Each minute in a school day is precious. We need students to catch up and be on track with their learning. Meanwhile, we feel pressure to add activities, elements, and aspects to their day, without always identifying what’ll be removed to create time. At the same time, some argue that academically focused time is likely to pay better dividends than allowing students to run and play with friends and classmates.
Without question, these are worthy considerations. However, robbing students of recess may have longer term consequences than we think. Giving students breaks from learning and time to shift their focus to activities that aren’t planned and structured by adults can offer some surprising learning and life benefits.
The American Academy of Pediatrics advises there are several important outcomes associated with what we’ve traditionally called recess. First, children, and even adolescents, are best able to focus on learning when they’ve periodic mental breaks to focus on non-academic topics and activities. Other countries and cultures have long embraced schedules with intense focus followed by frequent mental and physical breaks. For example, young students in Japanese schools typically are given ten-to-fifteen-minute breaks each hour.
Simply shifting focus from one activity to another can be advantageous to learning, but the most significant benefits appear to come from breaks allowing students to choose and be free from tight structure. Research and experience hold that following breaks students are better ready to re-engage and focus on academic learning. Importantly, even though recess isn’t typically a part of school schedules for adolescents, they still need and benefit from mental and physical breaks. The same is true for adults.
Beyond academic learning, unstructured but safe and supervised recesses provide students with opportunities to develop important interpersonal skills, such as resolving conflicts, negotiating priorities, forming relationships, developing perseverance, and sharing resources. These skills are important building blocks for social success that can often get bypassed when adults are immediately available to enforce rules, render judgments, and direct behavior. We might think of these experiences as opportunities for students to develop and apply social and emotional learning and skills.

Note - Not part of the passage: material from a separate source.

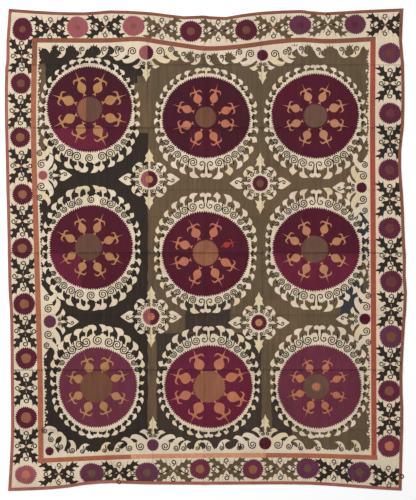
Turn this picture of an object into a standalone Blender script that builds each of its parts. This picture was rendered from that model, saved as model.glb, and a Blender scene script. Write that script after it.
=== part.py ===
"""A suzani: three loom widths of embroidered cotton sewn side by side and bound all round.

It lies flat and face up. The outline wanders as a hand-sewn one does, and the marks of
having been stored folded stay in the cloth as low rounded ridges. Sizes are in metres,
+Y runs up the design, and the origin is on the surface that the cloth lies on, at the
middle of its outline.
"""
import math

import bpy

HALF_WIDTH = 1.207
HALF_LENGTH = 1.4485
CLOTH_THICKNESS = 0.0020
BINDING_THICKNESS = 0.0028
BINDING_WIDTH = 0.019
GAP = 0.0003
END_MARGIN = 0.08
SEAM_MARGIN = 0.03
RIDGE_HALF_WIDTH = 0.034
STATION_SPACING = 0.12

# How far each edge of the cloth lies inside the full rectangle: (place along the edge, inset).
TOP_EDGE = (
    (-1.20, 0.002), (-0.93, 0.020), (-0.71, 0.024), (-0.56, 0.013), (-0.33, 0.024),
    (-0.12, 0.049), (-0.02, 0.044), (0.10, 0.054), (0.28, 0.026), (0.57, 0.011),
    (0.67, 0.025), (0.93, 0.012), (1.20, 0.000),
)
BOTTOM_EDGE = (
    (-1.20, 0.000), (-1.06, 0.004), (-0.87, 0.015), (-0.71, 0.039), (-0.56, 0.047),
    (-0.41, 0.041), (-0.03, 0.038), (0.59, 0.039), (0.81, 0.027), (0.99, 0.013),
    (1.20, 0.001),
)
LEFT_EDGE = (
    (-1.45, 0.020), (-1.29, 0.030), (-1.08, 0.038), (-0.75, 0.036), (-0.39, 0.032),
    (-0.24, 0.023), (0.12, 0.016), (0.36, 0.010), (0.60, 0.005), (0.86, 0.000),
    (1.09, 0.003), (1.13, 0.009), (1.32, 0.012), (1.45, 0.025),
)
RIGHT_EDGE = (
    (-1.45, 0.033), (-1.14, 0.025), (-0.96, 0.022), (-0.78, 0.028), (-0.45, 0.012),
    (-0.28, 0.000), (-0.17, 0.008), (-0.08, 0.006), (0.06, 0.013), (0.27, 0.020),
    (0.44, 0.032), (0.57, 0.036), (0.78, 0.017), (1.11, 0.018), (1.23, 0.030),
    (1.45, 0.022),
)

# The two seams, each a line that drifts sideways: (place up the cloth, place across).
LEFT_SEAM = ((-1.45, -0.317), (-0.80, -0.325), (0.00, -0.341), (1.45, -0.352))
RIGHT_SEAM = ((-1.45, 0.352), (0.00, 0.341), (1.45, 0.331))

# Storage folds: (place of the line, height of its ridge).
FOLDS_ACROSS = (
    (1.108, 0.0022), (0.730, 0.0034), (0.358, 0.0020), (-0.020, 0.0036),
    (-0.392, 0.0020), (-0.722, 0.0032), (-1.082, 0.0020),
)
FOLDS_LENGTHWISE = ((-0.599, 0.0026), (-0.011, 0.0032), (0.577, 0.0026))

CLOTH_FINISH = {"color": (0.115, 0.030, 0.035), "roughness": 0.85, "metallic": 0.0}
BINDING_FINISH = {"color": (0.385, 0.108, 0.058), "roughness": 0.80, "metallic": 0.0}


def read_smoothly(table, place):
    """Value of a two-column table at a place, on a curve through its rows."""
    place = min(max(place, table[0][0]), table[-1][0])
    row = 0
    while row < len(table) - 2 and place > table[row + 1][0]:
        row += 1

    def slope(index):
        before, after = table[max(index - 1, 0)], table[min(index + 1, len(table) - 1)]
        return (after[1] - before[1]) / (after[0] - before[0])

    (start, low), (end, high) = table[row], table[row + 1]
    span = end - start
    t = (place - start) / span
    return (
        low * (1 + 2 * t) * (1 - t) ** 2
        + high * t * t * (3 - 2 * t)
        + slope(row) * span * t * (1 - t) ** 2
        - slope(row + 1) * span * t * t * (1 - t)
    )


def top_line(inset):
    return lambda across: HALF_LENGTH - read_smoothly(TOP_EDGE, across) - inset


def bottom_line(inset):
    return lambda across: -HALF_LENGTH + read_smoothly(BOTTOM_EDGE, across) + inset


def left_line(inset):
    return lambda up: -HALF_WIDTH + read_smoothly(LEFT_EDGE, up) + inset


def right_line(inset):
    return lambda up: HALF_WIDTH - read_smoothly(RIGHT_EDGE, up) - inset


def seam_line(table, offset):
    return lambda up: read_smoothly(table, up) + offset


def straight_line(place):
    return lambda along: place


def ridge_height(x, y):
    """Height of the cloth's underside above the surface: zero away from the folds."""
    height = 0.0
    for place, folds in ((y, FOLDS_ACROSS), (x, FOLDS_LENGTHWISE)):
        for line, ridge in folds:
            reach = abs(place - line) / RIDGE_HALF_WIDTH
            if reach < 1.0:
                height = max(height, ridge * (0.5 + 0.5 * math.cos(math.pi * reach)))
    return height


def fold_stations(folds, low, high):
    """Places between two ends: five across each fold and even steps on the flat between."""
    marks = {low, high}
    for line, _ in folds:
        for share in (-1.0, -0.5, 0.0, 0.5, 1.0):
            place = line + share * RIDGE_HALF_WIDTH
            if low < place < high:
                marks.add(place)
    ordered = sorted(marks)
    stations = [ordered[0]]
    for before, after in zip(ordered, ordered[1:]):
        steps = max(1, math.ceil((after - before) / STATION_SPACING - 1e-6))
        stations += [before + (after - before) * step / steps for step in range(1, steps + 1)]
    return stations


def crossing(column, row, guess):
    """Point where a line up the cloth meets a line across it."""
    x = guess
    for _ in range(6):
        y = row(x)
        x = column(y)
    return x, y


def sheet_solid(name, columns, rows, thickness, finish):
    """A closed sheet over the grid of crossings of its columns and rows."""
    points = []
    for row in rows:
        for column in columns:
            x, y = crossing(column, row, column(0.0))
            points.append((x, y, ridge_height(x, y)))
    wide, tall = len(columns), len(rows)
    count = wide * tall
    verts = points + [(x, y, z + thickness) for x, y, z in points]
    faces = []
    for j in range(tall - 1):
        for i in range(wide - 1):
            a = j * wide + i
            b, c, d = a + 1, a + wide + 1, a + wide
            faces.append((a, d, c, b))
            faces.append((count + a, count + b, count + c, count + d))
    rim = list(range(wide))
    rim += [j * wide + wide - 1 for j in range(1, tall)]
    rim += [(tall - 1) * wide + i for i in range(wide - 2, -1, -1)]
    rim += [j * wide for j in range(tall - 2, 0, -1)]
    for here, there in zip(rim, rim[1:] + rim[:1]):
        faces.append((here, there, count + there, count + here))
    mesh = bpy.data.meshes.new(name)
    mesh.from_pydata(verts, [], faces)
    mesh.validate()
    sheet = bpy.data.objects.new(name, mesh)
    bpy.context.scene.collection.objects.link(sheet)
    mesh.materials.append(make_material(name, finish))
    return sheet


def make_material(name, finish):
    material = bpy.data.materials.new(name)
    material.use_nodes = True
    shader = material.node_tree.nodes["Principled BSDF"]
    shader.inputs["Base Color"].default_value = (*finish["color"], 1.0)
    shader.inputs["Roughness"].default_value = finish["roughness"]
    shader.inputs["Metallic"].default_value = finish["metallic"]
    return material


def inner_lines(stations):
    """Straight lines at the stations between the two ends."""
    return [straight_line(place) for place in stations[1:-1]]


def make_cloth():
    """The three panels and the binding round them, over one shared set of lines."""
    edge = BINDING_WIDTH + GAP
    half = GAP / 2
    rows = inner_lines(
        fold_stations(FOLDS_ACROSS, -HALF_LENGTH + END_MARGIN, HALF_LENGTH - END_MARGIN)
    )
    rows = [bottom_line(edge)] + rows + [top_line(edge)]
    seams = (seam_line(LEFT_SEAM, 0.0), seam_line(RIGHT_SEAM, 0.0))
    left_seam, right_seam = (seam(0.0) for seam in seams)
    panels = {
        "left": (left_line(edge), seam_line(LEFT_SEAM, -half), -HALF_WIDTH, left_seam),
        "middle": (seam_line(LEFT_SEAM, half), seam_line(RIGHT_SEAM, -half), left_seam, right_seam),
        "right": (seam_line(RIGHT_SEAM, half), right_line(edge), right_seam, HALF_WIDTH),
    }
    inner_columns = {}
    for side, (first, last, low, high) in panels.items():
        margin_low = END_MARGIN if side == "left" else SEAM_MARGIN
        margin_high = END_MARGIN if side == "right" else SEAM_MARGIN
        stations = fold_stations(FOLDS_LENGTHWISE, low + margin_low, high - margin_high)
        inner_columns[side] = [straight_line(place) for place in stations]
        sheet_solid(
            f"panel_{side}", [first] + inner_columns[side] + [last], rows,
            CLOTH_THICKNESS, CLOTH_FINISH,
        )

    whole_width = (
        [left_line(0.0), left_line(edge)] + inner_columns["left"] + [seams[0]]
        + inner_columns["middle"] + [seams[1]] + inner_columns["right"]
        + [right_line(edge), right_line(0.0)]
    )
    strips = {
        "top": (whole_width, [top_line(BINDING_WIDTH), top_line(0.0)]),
        "bottom": (whole_width, [bottom_line(0.0), bottom_line(BINDING_WIDTH)]),
        "left": ([left_line(0.0), left_line(BINDING_WIDTH)], rows),
        "right": ([right_line(BINDING_WIDTH), right_line(0.0)], rows),
    }
    for side, (columns, lines) in strips.items():
        sheet_solid(f"binding_{side}", columns, lines, BINDING_THICKNESS, BINDING_FINISH)


def main():
    for old in list(bpy.data.objects):
        bpy.data.objects.remove(old)
    make_cloth()


main()
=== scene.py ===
"""A suzani: nine crimson medallions on a dark field, inside a cream border of rosettes.

The cloth is three loom widths of cotton, covered all over in laid silk stitching, laced
together along two seams and bound at the edge. Each width is one closed sheet whose top is
divided along the outlines of its motifs, so that a motif's edge is an edge of the mesh.
Lengths are in metres unless a name ends in _mm. +Y runs up the design.
"""
import math
import random

import bmesh
import bpy
import numpy as np
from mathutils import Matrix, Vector, noise
from mathutils.geometry import delaunay_2d_cdt


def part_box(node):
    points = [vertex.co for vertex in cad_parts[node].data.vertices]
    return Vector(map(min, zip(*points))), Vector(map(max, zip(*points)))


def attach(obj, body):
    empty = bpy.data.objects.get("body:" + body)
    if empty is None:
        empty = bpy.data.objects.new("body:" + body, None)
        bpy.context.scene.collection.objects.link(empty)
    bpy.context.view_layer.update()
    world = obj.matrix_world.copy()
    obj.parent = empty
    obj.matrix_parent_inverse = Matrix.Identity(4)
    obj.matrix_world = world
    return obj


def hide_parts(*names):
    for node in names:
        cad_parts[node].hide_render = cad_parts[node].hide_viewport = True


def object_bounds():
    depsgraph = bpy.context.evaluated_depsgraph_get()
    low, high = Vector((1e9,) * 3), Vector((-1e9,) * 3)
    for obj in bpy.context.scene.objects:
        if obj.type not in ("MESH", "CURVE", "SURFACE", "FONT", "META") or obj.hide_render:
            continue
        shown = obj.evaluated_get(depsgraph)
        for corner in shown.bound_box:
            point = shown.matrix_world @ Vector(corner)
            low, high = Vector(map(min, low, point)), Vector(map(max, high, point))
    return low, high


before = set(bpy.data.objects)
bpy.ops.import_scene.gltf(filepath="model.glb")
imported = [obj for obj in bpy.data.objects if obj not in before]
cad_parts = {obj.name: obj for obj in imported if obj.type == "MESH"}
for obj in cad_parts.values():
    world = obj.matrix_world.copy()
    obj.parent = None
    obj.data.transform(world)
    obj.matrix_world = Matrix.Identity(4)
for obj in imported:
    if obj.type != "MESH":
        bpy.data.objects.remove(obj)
CAD_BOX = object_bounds()

bl_info = {
    "name": "Suzani",
    "version": (1, 0, 0),
    "blender": (4, 5, 0),
    "location": "View3D > Sidebar > Suzani",
    "description": "An embroidered suzani, laid flat, with its panels, thread work and binding",
    "category": "Add Mesh",
}

MM = 0.001
TURN = 2 * math.pi
QUARTER = math.pi / 2
PANELS = ("panel_left", "panel_middle", "panel_right")
BINDINGS = ("binding_top", "binding_bottom", "binding_left", "binding_right")
DARK_BINDINGS = ("binding_top", "binding_right")

# Fixed seeds: where the hand strays in the design, and how the sewing stitches lean.
DESIGN_SEED = 20
STITCH_SEED = 3

# Step between points along folds, seams and bindings, and the least angle that stays sharp.
PATH_STEP = 0.012
SHARP_EDGE = math.radians(60)

# For dividing a sheet: triangles over the whole hull, and points this close are one.
WHOLE_HULL = 0
SMALLEST_GAP = 1e-6

# Lacing stitches: radians that they slant from the seam, and their height above the cloth.
LACING_SLANT = 1.2
LACING_LIFT = 0.2 * MM

# Storage folds: (place of the line, height of its ridge, how dark the painted shade along its line is).
FOLDS_ACROSS = (
    (1.108, 0.0022, 0.5), (0.730, 0.0034, 1.0), (0.358, 0.0020, 0.4), (-0.020, 0.0036, 1.0),
    (-0.392, 0.0020, 0.4), (-0.722, 0.0032, 1.0), (-1.082, 0.0020, 0.4),
)
FOLDS_LENGTHWISE = ((-0.599, 0.0026, 0.25), (-0.011, 0.0032, 0.4), (0.577, 0.0026, 0.25))

# Half width of a fold's ridge and of the painted shade along its line, the rows of points that
# follow a fold on the face and on the back (as shares of the half width), and the even steps over the
# back.
FOLD_REACH = 0.034
CREASE_SHADE_REACH = 0.005
CREASE_ROWS = (-0.006, 0.0, 0.006)
FOLD_SHARES = (-1.0, -0.5, 0.0, 0.5, 1.0)
BACK_STEPS = 24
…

A study by professors at the University of Colorado and University of Denver further reinforces the benefits of less structured and unstructured activities in yet another aspect of student development. Researchers found that students who spent more time in free play appeared to develop greater executive functioning: the ability to plan, make decisions, use information with purpose, successfully switch between tasks, and manage thoughts and feelings. Of course, there’s a strong connection between executive functioning and academic success. Students with well-developed executive functioning tend to be less dependent on adults to manage their behavior and are better able to focus on important tasks.
Additionally, time spent running, chasing, and active play during recess also contributes to the recommended sixty minutes of physical activity each day. As a result, recess helps to combat obesity and sedentary lifestyles that contribute to health problems later in life. It can also take the edge off energy that leads some students to fidget, squirm, and engage in off-task behavior.
Importantly, recess shouldn’t be confused with or seen as interchangeable with physical education. Physical education is intended to be a more formal environment in which students learn skills and activities that help them to make good life choices and develop a healthy, active lifestyle. Physical education is an important part of the education of young people. It can also contribute to the total minutes of activity in which students engage daily, but recess and physical education have different purposes and play separate roles in learning.
The American Academy of Pediatrics offers several recommendations regarding recess including:
Consider recess students’ free time. Resist over-structuring the time or withholding recess for academic or punitive reasons.
Schedule breaks of sufficient length for students to mentally decompress and be ready to re-engage.
Treat recess as a complement to physical education, not an alternative or replacement.
Provide adequate supervision during recess but avoid unnecessary structuring of activities.
Finally, opportunities to decompress and refocus aren’t just for young people. We, too, need to make breaks and exercise part of our routines if we hope to do our best work and be fully present and ready to support students as they learn.